Directions: In the data, extract each line that holds the string "before".

## start

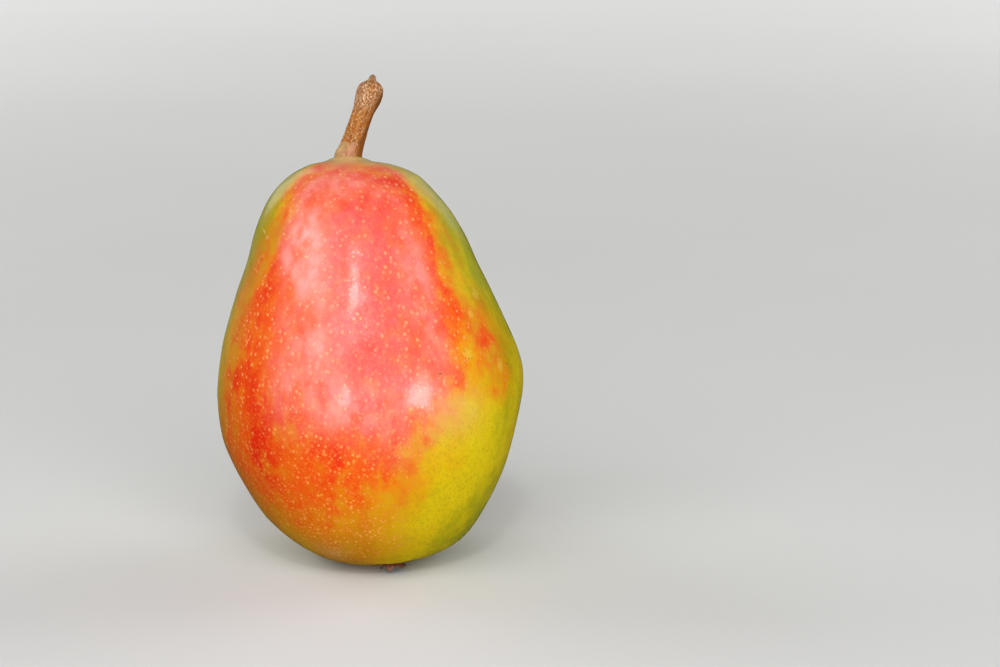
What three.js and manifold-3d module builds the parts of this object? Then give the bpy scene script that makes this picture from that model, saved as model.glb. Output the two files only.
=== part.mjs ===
// A medium blushed pear that stands on the small flat spot of its base.
// Millimetres, +Z up, the front towards -Y. The origin is the centre of the flat spot.
// Three pieces: the fruit, the woody stem in the socket at its top, and the dried calyx in the
// shallow basin beside the flat spot. The neck has grown over to the left and leans back.
import * as THREE from "three";
import Module from "manifold-3d";
import { mergeVertices } from "three/addons/utils/BufferGeometryUtils.js";

// ---------------------------------------------------------------- driving dimensions
const FLAT_SPOT = 5.5; // radius
const FRUIT_SIDES = 64;
const RINGS_PER_STRETCH = 3; // rings between two points of the outline
// Half outline of the fruit as [radius, height along the spine], from flat spot to collar.
const FRUIT_OUTLINE = [
  [FLAT_SPOT, 0],
  [8.6, 0.5],
  [12, 1.7],
  [15.2, 3.2],
  [18.8, 5.7],
  [23.8, 11],
  [28, 19],
  [31.1, 28.5],
  [32.2, 37.5],
  [31, 46.5],
  [27.9, 55.5],
  [24.5, 64],
  [21.8, 71.5],
  [18.1, 78],
  [13.4, 82.4],
  [8.6, 84.8],
  [5.2, 85.6],
  [4.2, 86.1],
];
const SOCKET = { radius: 3.2, rim: 86.4, floor: 81.2 }; // heights along the spine
const DEPTH_SHARE = 0.97; // front-to-back size over side-to-side size

const SPINE = {
  straight: 20, // height of the part that doesn't bend
  bent: 66, // length of the part that bends back in an arc
  bend: 0.22, // turn at its end, radians
  sway: 4.8, // how far the top has grown over to the left
  swayPower: 3.4, // how late the sway sets in
};

// Low swellings and hollows: where they are, how far they reach and how far they stand out.
// A turn of 0 is the right side, 90 the back, 180 the left and -90 the front.
const SWELLS = [
  { name: "right foot", turn: -4, height: 4, wide: 42, tall: 5, out: 1.6 },
  { name: "left foot", turn: 180, height: 3, wide: 42, tall: 5, out: -0.9 },
  { name: "left flank", turn: 180, height: 26, wide: 40, tall: 8, out: 1.05 },
  { name: "left cheek", turn: 184, height: 36, wide: 34, tall: 5, out: 0.2 },
  { name: "left waist", turn: 180, height: 58, wide: 40, tall: 8, out: 0.35 },
  { name: "right shoulder", turn: 2, height: 42, wide: 34, tall: 6.5, out: 0.75 },
  { name: "right flank", turn: 0, height: 27, wide: 34, tall: 7, out: -0.3 },
  { name: "top right", turn: 4, height: 83.5, wide: 34, tall: 3, out: 1.3 },
  { name: "front ridge", turn: -104, height: 48, wide: 9, tall: 22, out: 0.35 },
  { name: "front flute", turn: -88, height: 50, wide: 6, tall: 26, out: -0.3 },
  { name: "back flat", turn: 80, height: 44, wide: 26, tall: 18, out: -0.7 },
];
const LOBES = { count: 5, share: 0.008, start: 20 }; // faint, one for each carpel

// Basin of the calyx: its middle on the plane of the flat spot, its axis' tilt from straight
// down, away from the flat spot, and how far the calyx's seat lies above that plane.
const BASIN = { x: 5, y: -11.2, tilt: 0.2, radius: 4.3, depth: 2.1, lift: 3.05 };

const STEM_SIDES = 20;
const STEM_ROOT = 4.4; // length inside the socket, clear of its floor and walls
// Middle line of the stem, its foot at the origin: to the right, back and up. The root follows
// the socket, which sways with the spine.
const STEM_LINE = [
  [0.7, 0, -STEM_ROOT],
  [0.2, 0, -1.6],
  [0.1, 0, 0.3],
  [0.75, 0.1, 2.6],
  [1.6, 0.25, 5.1],
  [3.35, 0.5, 10.3],
  [4.6, 0.75, 13.9],
  [4.95, 0.85, 15.7],
  [5.2, 0.95, 17.85],
];
// Radius of the stem at shares of its length, from the end of the root to the bud at the tip.
const STEM_OUTLINE = [
  [2.3, 0],
  [2.65, 0.16],
  [2.8, 0.215],
  [2.6, 0.27],
  [2.44, 0.34],
  [2.35, 0.43],
  [2.32, 0.53],
  [2.37, 0.63],
  [2.55, 0.7],
  [2.82, 0.77],
  [2.9, 0.82],
  [2.72, 0.875],
  [2.2, 0.908],
  [1.45, 0.93],
  [0.74, 0.95],
  [0.58, 0.966],
  [0.42, 0.987],
  [0, 1],
];
const STEM_RIDGES = { count: 5, share: 0.05, twist: 4 };

const CUP = { radius: 2.1, height: 0.8, wall: 0.7, sides: 20 };
const SEPAL = { count: 5, length: 1.6, width: 2, thick: 0.6, curl: 0.9 };
const STAMEN = { count: 6, radius: 0.3, length: 0.8, ring: 0.75 };

const COLOURS = {
  fruit: { color: 0xe0703a, roughness: 0.38, metalness: 0 },
  stem: { color: 0xa06a3a, roughness: 0.8, metalness: 0 },
  calyx: { color: 0x5a3424, roughness: 0.9, metalness: 0 },
};

// ---------------------------------------------------------------- geometry helpers
const wasm = await Module();
wasm.setup();

const { degToRad, radToDeg } = THREE.MathUtils;
const bell = (x) => Math.exp(-x * x);
const dish = (x) => (x < 1 ? (1 - x ** 3) ** 2 : 0);

/** A geometry with a single vertex at each place, so that it stays closed when it is moulded. */
function sewn(geometry) {
  geometry.deleteAttribute("normal");
  geometry.deleteAttribute("uv");
  return mergeVertices(geometry);
}

/** Moves every vertex of a geometry by a function that changes its place. */
function moulded(geometry, move) {
  const places = geometry.attributes.position;
  const p = new THREE.Vector3();
  for (let i = 0; i < places.count; i++) {
    move(p.fromBufferAttribute(places, i));
    places.setXYZ(i, p.x, p.y, p.z);
  }
  return geometry;
}

/** A solid of revolution round +Z from [radius, height] points that start and end on the axis. */
function turned(outline, sides) {
  const points = outline.map(([radius, height]) => new THREE.Vector2(radius, height));
  return sewn(new THREE.LatheGeometry(points, sides).rotateX(Math.PI / 2));
}

/** A smooth curve through [x, y] points. */
function curveThrough(outline) {
  const points = outline.map(([x, y]) => new THREE.Vector3(x, y, 0));
  return new THREE.CatmullRomCurve3(points, false, "centripetal");
}

/** Several closed geometries joined into one. */
function joined(geometries) {
  const solids = geometries.map((geometry) => {
    const vertProperties = geometry.attributes.position.array;
    const triVerts = new Uint32Array(geometry.index.array);
    return new wasm.Manifold(new wasm.Mesh({ numProp: 3, vertProperties, triVerts }));
  });
  const { numProp, vertProperties, triVerts } = wasm.Manifold.union(solids).getMesh();
  return new THREE.BufferGeometry()
    .setAttribute("position", new THREE.BufferAttribute(vertProperties, numProp))
    .setIndex(new THREE.BufferAttribute(triVerts, 1));
}

// ---------------------------------------------------------------- fruit
/** Carries a place on the straight fruit to the grown one, whose spine bends and sways. */
function grow(p) {
  const along = Math.max(p.z - SPINE.straight, 0);
  const radius = SPINE.bent / SPINE.bend;
  const angle = along / radius;
  p.x -= SPINE.sway * Math.max(p.z / SOCKET.rim, 0) ** SPINE.swayPower;
  p.z = p.z - along + (radius - p.y) * Math.sin(angle);
  p.y = radius - (radius - p.y) * Math.cos(angle);
  return p;
}

/** How far the surface stands out at a turn in radians and a height. */
function swelling(turn, height) {
  let out = 0;
  for (const swell of SWELLS) {
    const away = turn - degToRad(swell.turn);
    const degrees = radToDeg(Math.atan2(Math.sin(away), Math.cos(away)));
    out += swell.out * bell(degrees / swell.wide) * bell((height - swell.height) / swell.tall);
  }
  return out * (1 - bell(height / 1.5));
}

/** Direction in which the calyx looks out of its basin. */
function basinAxis() {
  const out = Math.hypot(BASIN.x, BASIN.y) / Math.sin(BASIN.tilt);
  return new THREE.Vector3(BASIN.x / out, BASIN.y / out, -Math.cos(BASIN.tilt));
}

/** Presses the basin into the base. */
function pressBasin(p) {
  const axis = basinAxis();
  const from = new THREE.Vector3(p.x - BASIN.x, p.y - BASIN.y, p.z);
  const away = from.addScaledVector(axis, -from.dot(axis)).length();
  if (p.z < BASIN.radius) p.addScaledVector(axis, -BASIN.depth * dish(away / BASIN.radius));
}

/** The fruit: a turned body with the socket, moulded so that no side is like another. */
function fruitShape() {
  const rings = RINGS_PER_STRETCH * (FRUIT_OUTLINE.length - 1);
  const skin = curveThrough(FRUIT_OUTLINE).getPoints(rings);
  const outline = [
    [0, 0],
    ...skin.map(({ x, y }) => [x, y]),
    [SOCKET.radius + 0.3, SOCKET.rim],
    [SOCKET.radius, SOCKET.rim - 0.3],
    [SOCKET.radius, (SOCKET.rim + SOCKET.floor) / 2],
    [SOCKET.radius, SOCKET.floor],
    [0, SOCKET.floor],
  ];
  return moulded(turned(outline, FRUIT_SIDES), (p) => {
    const radius = Math.hypot(p.x, p.y);
    if (radius > FLAT_SPOT) {
      const turn = Math.atan2(p.y, p.x);
      const lobes = LOBES.share * Math.cos(LOBES.count * (turn - degToRad(LOBES.start)));
      const scale = 1 + lobes + swelling(turn, p.z) / radius;
      p.x *= scale;
      p.y *= scale;
    }
    p.y *= THREE.MathUtils.lerp(DEPTH_SHARE, 1, bell(p.z / 9));
    pressBasin(p);
    grow(p);
  });
}

// ---------------------------------------------------------------- stem
/** The stem, its foot at the origin: a ridged rod along a curve, with a bud at the tip. */
function stemShape() {
  const line = new THREE.CatmullRomCurve3(STEM_LINE.map((p) => new THREE.Vector3(...p)));
  const rings = RINGS_PER_STRETCH * (STEM_OUTLINE.length - 1);
  const skin = curveThrough(STEM_OUTLINE).getPoints(rings);
  const outline = [[0, 0], ...skin.map(({ x, y }) => [x, y])];
  return moulded(turned(outline, STEM_SIDES), (p) => {
    const share = THREE.MathUtils.clamp(p.z, 0, 1);
    const along = line.getTangentAt(share);
    const right = new THREE.Vector3(1, 0, 0).addScaledVector(along, -along.x).normalize();
    const back = along.clone().cross(right);
    const turn = Math.atan2(p.y, p.x) * STEM_RIDGES.count + STEM_RIDGES.twist * share;
    const ridge = 1 + STEM_RIDGES.share * Math.cos(turn) * Math.min(4 * share, 1);
    const [x, y] = [p.x * ridge, p.y * ridge];
    p.copy(line.getPointAt(share)).addScaledVector(right, x).addScaledVector(back, y);
  });
}

// ---------------------------------------------------------------- calyx
/** One dried sepal: a thin blade that narrows to a point and curls outwards from the cup. */
function sepalShape(index) {
  const blade = sewn(new THREE.BoxGeometry(SEPAL.width, 1, SEPAL.thick, 4, 8, 1));
  const length = SEPAL.length * (1 + 0.12 * Math.sin(index * 2.4));
  const curl = SEPAL.curl * (1 + 0.2 * Math.cos(index * 1.7));
  const radius = length / curl;
  return moulded(blade, (p) => {
    const share = p.y + 0.5;
    const angle = 0.15 + curl * share;
    const taper = (1 - 0.8 * share ** 2) * (1 + 0.35 * Math.sin(Math.PI * share));
    const trough = (p.x / SEPAL.width) ** 2;
    const out = CUP.radius - CUP.wall / 2 + radius * (1 - Math.cos(angle));
    const up = CUP.height * 0.4 + radius * Math.sin(angle) + trough;
    p.set(out + p.z * Math.cos(angle), p.x * taper, up - p.z * Math.sin(angle));
  }).rotateZ((2 * Math.PI * index) / SEPAL.count + 0.3);
}

/** One stub of a withered stamen inside the cup. */
function stamenShape(index) {
  const { radius, length, ring, count } = STAMEN;
  return sewn(new THREE.CylinderGeometry(radius * 0.7, radius, length, 6))
    .rotateX(Math.PI / 2)
    .translate(ring, 0, length / 2 + CUP.height * 0.3)
    .rotateZ((2 * Math.PI * index) / count);
}

/** The calyx, its seat at the origin and opening towards +Z. */
function calyxShape() {
  const inner = CUP.radius - CUP.wall;
  const cup = [
    [0, 0],
    [CUP.radius * 0.6, 0.1],
    [CUP.radius, CUP.height * 0.6],
    [CUP.radius * 0.9, CUP.height],
    [inner, CUP.height],
    [inner * 0.7, CUP.height * 0.5],
    [0, CUP.height * 0.4],
  ];
  return joined([
    turned(cup, CUP.sides),
    ...Array.from({ length: SEPAL.count }, (_, index) => sepalShape(index)),
    ...Array.from({ length: STAMEN.count }, (_, index) => stamenShape(index)),
  ]);
}

// ---------------------------------------------------------------- the pear
/** A named mesh in its own colour. */
function piece(name, geometry) {
  const mesh = new THREE.Mesh(geometry, new THREE.MeshStandardMaterial(COLOURS[name]));
  mesh.name = name;
  return mesh;
}

const fruit = piece("fruit", fruitShape());

const stem = piece("stem", stemShape());
stem.position.copy(grow(new THREE.Vector3(0, 0, SOCKET.rim)));
stem.rotation.x = -SPINE.bend;

const calyx = piece("calyx", calyxShape());
const seat = new THREE.Vector3(BASIN.x, BASIN.y, 0);
calyx.position.copy(seat.addScaledVector(basinAxis(), -BASIN.lift));
calyx.quaternion.setFromUnitVectors(new THREE.Vector3(0, 0, 1), basinAxis());

const pear = new THREE.Group();
pear.add(fruit, stem, calyx);

export default pear;
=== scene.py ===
"""A ripe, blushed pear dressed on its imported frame: skin, woody stem, dried calyx, plain studio."""

import logging
import math
from dataclasses import dataclass, field, replace
from enum import Enum

import bpy
import numpy as np
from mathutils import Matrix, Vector, noise


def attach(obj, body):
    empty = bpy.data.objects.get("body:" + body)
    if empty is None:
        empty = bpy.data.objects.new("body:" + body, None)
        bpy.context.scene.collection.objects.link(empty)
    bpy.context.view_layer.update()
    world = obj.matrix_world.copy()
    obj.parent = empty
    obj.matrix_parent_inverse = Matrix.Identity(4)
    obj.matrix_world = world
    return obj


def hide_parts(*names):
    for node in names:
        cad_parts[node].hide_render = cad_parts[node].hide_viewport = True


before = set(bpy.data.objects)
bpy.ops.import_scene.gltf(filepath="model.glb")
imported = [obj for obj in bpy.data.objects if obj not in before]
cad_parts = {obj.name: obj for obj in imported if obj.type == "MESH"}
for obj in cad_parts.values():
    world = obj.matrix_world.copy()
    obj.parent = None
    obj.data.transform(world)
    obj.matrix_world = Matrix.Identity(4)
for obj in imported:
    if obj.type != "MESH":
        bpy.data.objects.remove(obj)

MM = 0.001
BODY = "root"
SEW_REACH = 1e-6  # metres between points that are one
QUAD_BEND = 0.7  # radians by which two triangles of a quad may differ
FIT_ROUNDS = 5  # times that a smoothed form is drawn back to its points
FIT_SHARE = 0.9  # share of the way that each time covers
GOLDEN_TURN = 2.39996  # radians between neighbours that fill a disc evenly
LEAST_RADIUS = 1e-6  # keeps divisors off 0
LOG = logging.getLogger("pear")

Colour = tuple[float, float, float, float]
Point = tuple[float, float, float]
Span = tuple[float, float]
Line = tuple[Span, ...]
Socket = bpy.types.NodeSocket
Input = Socket | float | Colour | Point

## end

Output below:
before = set(bpy.data.objects)
imported = [obj for obj in bpy.data.objects if obj not in before]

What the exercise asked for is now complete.